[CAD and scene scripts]
• • •

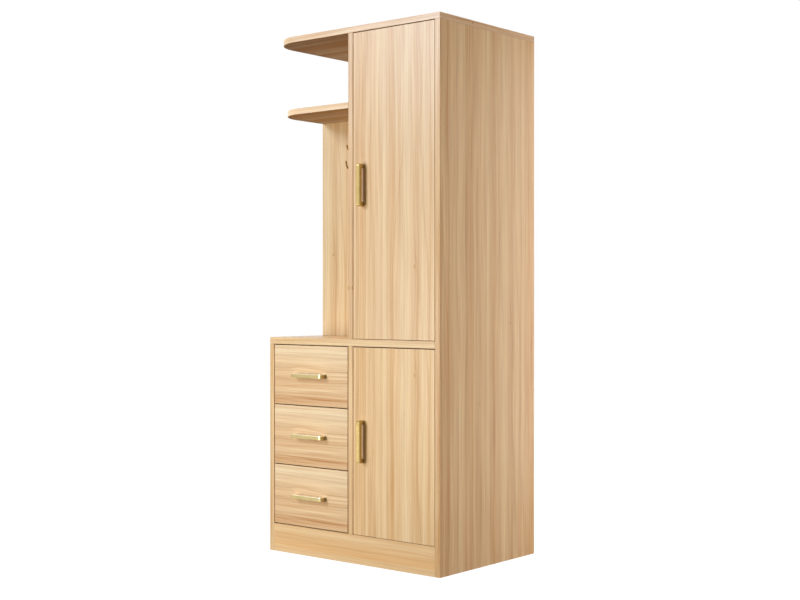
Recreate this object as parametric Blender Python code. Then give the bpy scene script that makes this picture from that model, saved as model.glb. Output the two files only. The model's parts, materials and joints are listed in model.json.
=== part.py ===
"""Hall wardrobe: a tall two-door cabinet beside a three-drawer desk with an open hall bay above.

Units are metres and +Z is up. The front faces -Y, and the origin is the middle of the base
of the whole object, pulls included.
"""

import math

import bmesh
import bpy
from mathutils import Matrix, Vector

# Overall sizes
OVERALL_HEIGHT = 1.800
BODY_DEPTH = 0.535
HALL_BAY_WIDTH = 0.350
CABINET_BAY_WIDTH = 0.350
DESK_HEIGHT = 0.752
HALL_SHELF_HEIGHT = 1.528
KICK_HEIGHT = 0.097

# Boards
BOARD = 0.020
DECK_THICKNESS = 0.024
BACK_THICKNESS = 0.003
EDGE_ROUND = 0.0006
EDGE_ROUND_STEPS = 2
SHARP_ANGLE = math.radians(40)
TOP_CORNER_RADIUS = 0.115
SHELF_CORNER_RADIUS = 0.115
CORNER_STEPS = 20

# Clearances
SEAT_GAP = 0.0003
FRONT_GAP = 0.003
HINGE_SIDE_GAP = 0.0015
DOOR_SILL_GAP = 0.0015
RUNNING_GAP = 0.0004
CUT_OVERRUN = 0.002
WELD_DISTANCE = 0.00001

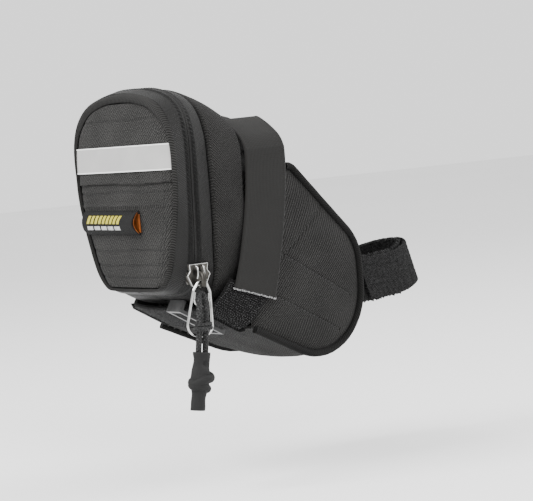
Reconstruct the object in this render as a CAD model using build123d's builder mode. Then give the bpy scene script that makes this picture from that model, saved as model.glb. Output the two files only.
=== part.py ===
from build123d import *

import math
import os

# A wedge-shaped bicycle saddle bag. It hangs from the two saddle rails by straps and is
# held to the seatpost by a hook-and-loop strap. Millimetres. +X forward, +Y to the
# rider's left, +Z up. The origin is the centre of the seatpost strap's loop.

# ---- driving dimensions -------------------------------------------------------------

SKIN = 1.2  # woven outer fabric
FOAM = 1.6  # foam board behind it
LINING = 0.5
STRAP = 1.6  # thickness of the straps
STRAP_WIDTH = 20.0
GAP = 0.3  # between pieces that move apart

POST_RADIUS = 13.6  # a 27.2 mm seatpost
POST_LEAN = 17.0  # degrees, rearwards
RAIL_RADIUS = 3.5
RAIL_Y = 22.0
RAIL_Z = 67.0
RAIL_X = -80.4  # middle of the saddle straps on the rails

REAR_X = -124.5  # outer face of the rear panel
RIM_X = -122.0
BAND_REAR_X = -119.0
SEAM_X = -115.0  # where the two halves of the zip meet
BAND_FRONT_X = -109.3
CREASE_X = -107.0
BOX_FRONT_X = -91.0
SEAM_SLIT = 1.0

NOSE_X = -27.5
WEDGE_REAR_HALF = 35.0  # half width of the wedge at the box
WEDGE_NOSE_HALF = 25.5

os.makedirs("parts", exist_ok=True)


def save(builder, name):
    """Label a finished piece and write it to its own file."""
    builder.part.label = name
    export_step(builder.part, f"parts/{name}.step")


# ---- cross-sections of the rear box -------------------------------------------------


class Shield:
    """The box's cross-section at one x: flat foot, rounded corner, straight side, arch."""

    def __init__(self, x, foot, corner, hip, side, top, squareness=0.62):
        self.x = x
        self.foot = foot  # (half width, height) of the flat bottom
        self.corner = corner  # what the curve from foot to hip bends towards
        self.hip = hip  # (half width, height) where the straight side starts
        self.side = side  # (half width, height) where it ends
        self.top = top
        self.squareness = squareness

    def at(self, x):
        """The same section at another x."""
        return Shield(
            x, self.foot, self.corner, self.hip, self.side, self.top, self.squareness
        )

    def face(self, inset=0.0):
        """The section as a face at its x, moved inwards by inset."""
        foot_y, foot_z = self.foot[0] - inset / 2, self.foot[1] + inset
        corner = (self.corner[0] - inset, self.corner[1] + inset)
        hip_y, hip_z = self.hip[0] - inset, self.hip[1] + inset / 2
        side_y, side_z = self.side[0] - inset, self.side[1]
        top = self.top - inset
        rise = (top - side_z) * self.squareness
        with BuildSketch(Plane.YZ.offset(self.x)) as section:
            with BuildLine():
                Line((0, foot_z), (foot_y, foot_z))
                Bezier((foot_y, foot_z), corner, (hip_y, hip_z))
                Line((hip_y, hip_z), (side_y, side_z))
                Bezier(
                    (side_y, side_z),
                    (side_y, side_z + rise),
                    (side_y * self.squareness, top),
                    (0, top),
                )
                mirror(about=Plane.YZ)
            make_face()
        return section.sketch.face()


rim = Shield(RIM_X, (16.0, 6.7), (24.0, 8.5), (34.0, 33.0), (36.4, 60.0), 84.5)
band = Shield(SEAM_X, (20.0, 3.0), (33.0, 3.0), (33.8, 5.0), (38.0, 60.0), 86.0, 0.68)
crease = Shield(CREASE_X, (22.5, 0.0), (33.5, 1.0), (35.4, 10.0), (38.4, 56.0), 85.5, 0.68)
box_front = Shield(BOX_FRONT_X, (22.0, -3.5), (34.0, -2.5), (35.5, 9.0), (37.8, 42.0), 79.0)


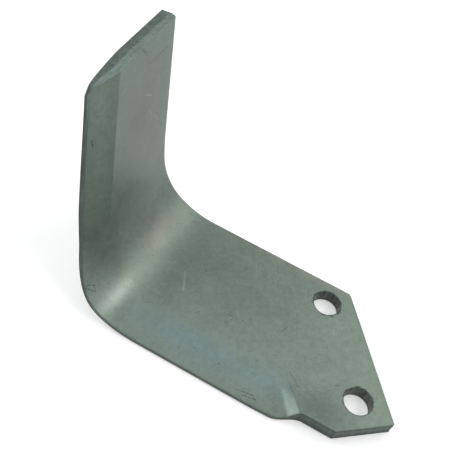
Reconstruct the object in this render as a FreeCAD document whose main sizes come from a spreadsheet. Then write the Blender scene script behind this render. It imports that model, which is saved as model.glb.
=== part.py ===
"""Rotary tiller blade: one forged bar with a bolt-on end, a bend and a bevelled cutting edge.

Object frame: origin midway between the two bolt holes on the outer face, +Y along the line of
the holes, +X towards the end of the bar, +Z towards the side the wing is bent to.
Bar frame (used inside the body): X along the bar towards the wing, Y towards the cutting edge.
"""
import FreeCAD, Part
import math
import os
import Sketcher
from FreeCAD import Placement, Rotation, Vector

os.makedirs("parts", exist_ok=True)
doc = FreeCAD.newDocument("tiller_blade")

# ---------------------------------------------------------------- driving dimensions
SIZES = (
    ("thickness", 8.0, "bar thickness"),
    ("hole_spacing", 57.0, "bolt hole centres"),
    ("hole_dia", 14.5, "bolt hole diameter"),
    ("end_margin", 14.9, "hole line to the end of the bar"),
    ("side_margin", 14.1, "front hole centre to the side cut"),
    ("end_corner", 1.2, "radius of the corner of the bolted end"),
    ("bar_angle", 38.5, "bar to the square of the bolted end, degrees"),
    ("back_edge", 35.6, "hole midpoint to the back edge"),
    ("front_edge", 43.3, "hole midpoint to the plain front edge"),
    ("bend_reach", 127.8, "hole midpoint to the corner of the inner faces"),
    ("bend_radius", 36.2, "inner radius of the bend"),
    ("bend_angle", 86.4, "angle turned by the bend, degrees"),
    ("wing_length", 119.1, "corner of the inner faces to the wing end"),
    ("tip_corner", 1.2, "radius of the back corner of the wing end"),
    ("bevel_depth", 5.8, "depth of the bevel at the cutting edge"),
    ("bevel_start", 31.2, "hole line to the start of the bevel"),
    ("bevel_step_slope", 35.0, "lean of the step at the start of the bevel, degrees"),
    ("bevel_line_bar", 26.0, "hole midpoint to the bevel line, start of the bevel"),
    ("bevel_line_bend", 29.5, "same, start of the bend"),
    ("bevel_line_heel", 18.2, "same, end of the bend"),
    ("bevel_line_tip", 12.0, "same, wing end"),
    ("edge_start", 50.0, "hole midpoint to the cutting edge, start of the bevel"),
    ("edge_bend", 50.2, "same, start of the bend"),
    ("edge_heel", 34.6, "same, end of the bend"),
    ("edge_middle", 31.6, "same, halfway up the wing"),
    ("edge_tip", 27.4, "same, wing end"),
    ("edge_flare", 3.5, "distance along the bar to where the cutting edge flares out"),
    ("edge_flare_length", 12.0, "length of the flare"),
    ("flare_radius", 16.0, "rounding of the flare"),
    ("heel_start", 7.6, "height where the cutting edge leaves the bar"),
    ("heel_end", 31.0, "height where it joins the wing"),
    ("heel_front_radius", 12.0, "outer rounding of the heel"),
    ("heel_back_radius", 34.0, "hollow rounding of the heel"),
    ("middle_height", 78.0, "height of that point of the wing"),
    ("middle_radius", 600.0, "slow curve of the wing's cutting edge"),
    ("tip_cut", 4.5, "corner taken off the cutting end of the wing"),
    ("tip_fall", 3.4, "fall of the wing end at that corner"),
    ("back_roll", 1.6, "rounding of the back edge on the inner face"),
    ("tip_rise", 0.6, "where that fall starts, above the wing end at the bar's middle"),
)
# share of the way from bevel_line_bend to bevel_line_heel at each quarter of the bend
BEND_SHARES = (0.0, 0.06, 0.32, 0.74, 1.0)
CLEAR = 6.0      # how far cutting shapes run past the metal
RISE = 3.0       # how far the bevel cutter stands above the inner face

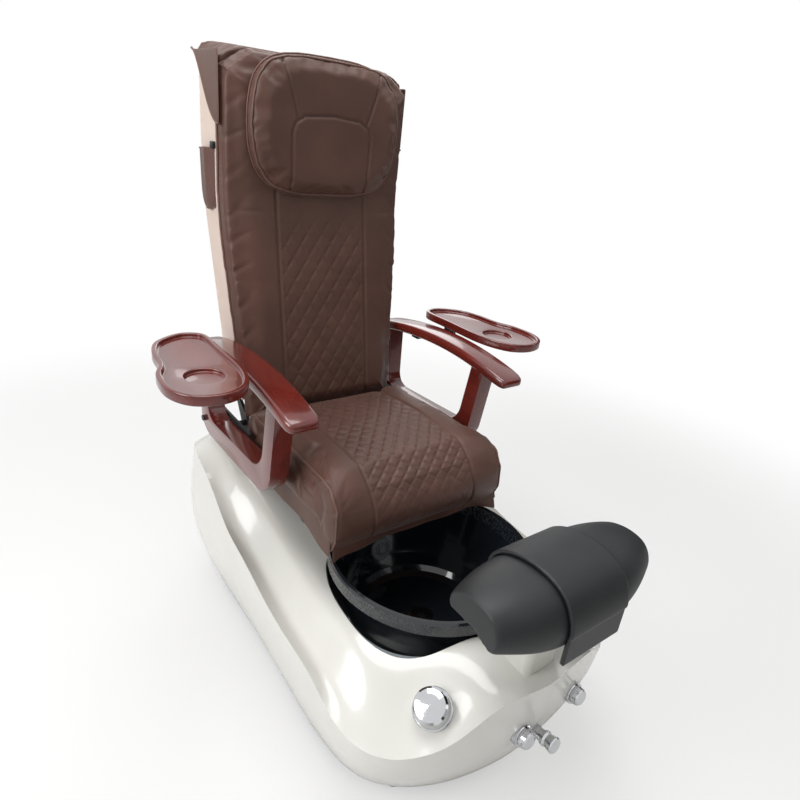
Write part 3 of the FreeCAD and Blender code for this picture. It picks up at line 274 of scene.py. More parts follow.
def mirrored(piece: bpy.types.Object, name: str) -> bpy.types.Object:
    """Makes the other hand of a piece."""
    twin = copy_of(piece, name)
    rows = points(twin)
    rows[:, 0] *= -1
    set_points(twin, rows)
    with editing(twin):
        bpy.ops.mesh.select_all(action="SELECT")
        bpy.ops.mesh.flip_normals()
    return twin


def smooth_path(corners: Sequence[Vector], steps: int, closed: bool) -> list[Vector]:
    """Draws a smooth line through a few places.

    Args:
        corners: The places it passes.
        steps: How many points each stretch gets.
        closed: Whether the line comes back to its start.

    Returns:
        The points of the line.
    """
    count = len(corners)
    stretches = count if closed else count - 1
    line = []
    for index in range(stretches):
        if closed:
            a, b, c, d = (corners[(index + shift) % count] for shift in (-1, 0, 1, 2))
        else:
            a, b, c, d = (corners[min(max(index + shift, 0), count - 1)] for shift in (-1, 0, 1, 2))
        for step in range(steps):
            t = step / steps
            line.append(0.5 * (2 * b + (c - a) * t + (2 * a - 5 * b + 4 * c - d) * t**2
                               + (3 * b - a - 3 * c + d) * t**3))
    if not closed:
        line.append(corners[-1].copy())
    return line


def laid_on(piece: bpy.types.Object, line: Sequence[Vector], proud: float) -> list[Vector]:
    """Moves the points of a line onto the surface of a piece.

    Args:
        piece: The piece under the line.
        line: Points near the surface.
        proud: How far the line stands off the surface.

    Returns:
        The moved points.
    """
    laid = []
    for point in line:
        _, place, normal, _ = piece.closest_point_on_mesh(point)
        laid.append(place + normal * proud)
    return laid


def cord(name: str, line: Sequence[Vector], radius: float, closed: bool) -> bpy.types.Object:
    """Makes a round sewn piping along a line.

    Args:
        name: The piece's name.
        line: The points it follows.
        radius: The piping's radius.
        closed: Whether it comes back to its start.

    Returns:
        The piping.
    """
    bpy.ops.object.select_all(action="DESELECT")
    bpy.ops.mesh.primitive_circle_add(vertices=len(line), fill_type="NOTHING")
    piece = name_active(name)
    for vertex, point in zip(piece.data.vertices, line):
        vertex.co = point
    piece.data.update()
    if not closed:
        middle = (line[0] + line[-1]) / 2
        pick(piece, Select.EDGES, lambda place: (place - middle).length < 1e-6)
        with editing(piece, Select.EDGES):
            bpy.ops.mesh.delete(type="EDGE")
    hold(piece)
    bpy.ops.object.convert(target="CURVE")
    piece = bpy.context.active_object
    piece.data.bevel_depth = radius
    piece.data.bevel_resolution = 2
    piece.data.use_fill_caps = True
    bpy.ops.object.convert(target="MESH")
    piece = name_active(name)
    smooth(piece, 70)
    return piece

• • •

TASK REQUIREMENTS: Your task is to quote, without any alteration, the lines running from the top of the records to the line that holds "hall bay above.", both included.

RESULT FOR THIS EXERCISE:
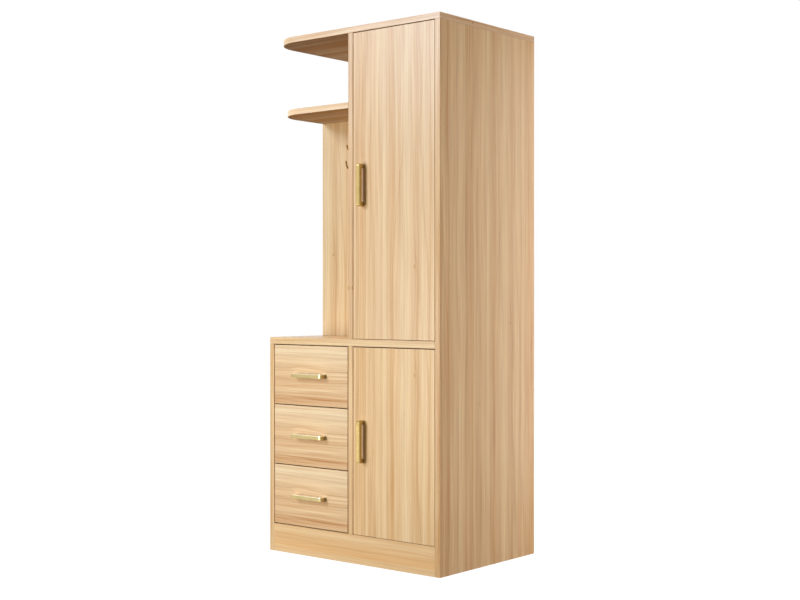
Recreate this object as parametric Blender Python code. Then give the bpy scene script that makes this picture from that model, saved as model.glb. Output the two files only. The model's parts, materials and joints are listed in model.json.
=== part.py ===
"""Hall wardrobe: a tall two-door cabinet beside a three-drawer desk with an open hall bay above.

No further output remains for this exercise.